Here’s the context: Star Wars Eclipse was revealed at The Game Awards in December 2021 as a branching action-adventure set in the High Republic era – roughly 200 years before the Skywalker Saga – with multiple playable characters and the full narrative pedigree of the studio behind Detroit: Become Human. In the four-and-a-half years since that announcement, public updates have been sparse to the point where repeated industry coverage has focused less on the game’s progress and more on the conspicuous absence of any. Quantic Dream was acquired by NetEase in 2022, and the financial and strategic decisions now flowing through the studio – including the call to shut down the recently launched Spellcasters Chronicles – are understood to originate from NetEase rather than from Paris-based studio leadership alone. Spellcasters Chronicles, a multiplayer MOBA that launched on February 26, 2026 and was shut down on May 20, 2026 after failing to build a sustainable player base, is the proximate cause of the layoffs; the studio maintains the 115 affected employees were primarily attached to that project. The broader pattern of ambitious announcements followed by workforce reductions is one we’ve tracked across the industry, from Bungie’s back-to-back cuts under Sony to Microsoft’s studio closures mid-development – and the shape of what’s happening at Quantic Dream fits that mold uncomfortably well.
The mechanics of the strike are specific: the 115 employees slated for redundancy had been placed in a state of near-inactivity for roughly one month prior to the action, a period workers say amounted to lost production time that could have been used to onboard them onto Star Wars Eclipse. French labor law gives workers meaningful procedural rights during redundancy consultations, and the strike – which is union-backed – was deliberately staged on the day Lucasfilm representatives were reportedly on-site, a calculated move designed to ensure the licensor saw the disruption firsthand. Quantic Dream has publicly maintained that the cuts affect the Spellcasters Chronicles team, not the Eclipse team, but striking workers dispute that framing, arguing that skills are transferable and that the project requires more resources, not fewer. Director David Cage issued a statement in fall 2025 saying “Development of Star Wars: Eclipse continues, and we are eager to share more with you in the future” – which is corporate-speak for: we have nothing concrete to show and would prefer you not look too closely.

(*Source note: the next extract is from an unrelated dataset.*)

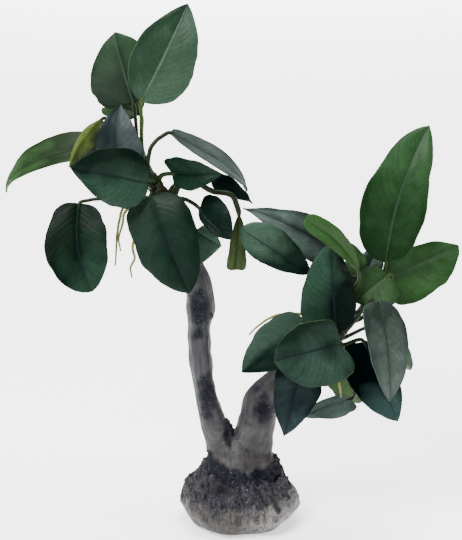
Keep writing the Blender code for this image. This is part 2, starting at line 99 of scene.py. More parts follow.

Honestly, the situation at Quantic Dream reads as a studio caught between two failed bets at once. The live-service pivot with Spellcasters Chronicles lasted less than three months on the market – a damning result for a project that clearly consumed years of studio capacity and staff that are now being cut rather than redeployed. Meanwhile, Star Wars Eclipse has been in development long enough that some internal and external estimates now place a realistic release at 2027 at the earliest, and that assumes no further disruption. Losing 115 people – even if management insists they were assigned to a different project – strips the studio of institutional knowledge, production capacity, and the kind of redundant expertise that complex, long-cycle games depend on. Developer Jules put it directly: “We’re understaffed, like in many other companies in the sector, because bosses know very well that passion will lead people to crunch time and [the] games will eventually be released. But it’s impossible to run a sustainable industry like that.” That is not a strike slogan; it is an accurate description of how the industry has operated for decades, and NetEase‘s apparent willingness to hollow out a studio mid-development on a high-profile Lucasfilm Games license is a sharp illustration of the problem. The broader pattern of publishers announcing marquee titles and then cutting the workforces needed to deliver them – a dynamic we detailed in our coverage of EA’s layoffs contradicting pre-acquisition job promises – is exactly what is playing out here, just with a Star Wars logo on the box.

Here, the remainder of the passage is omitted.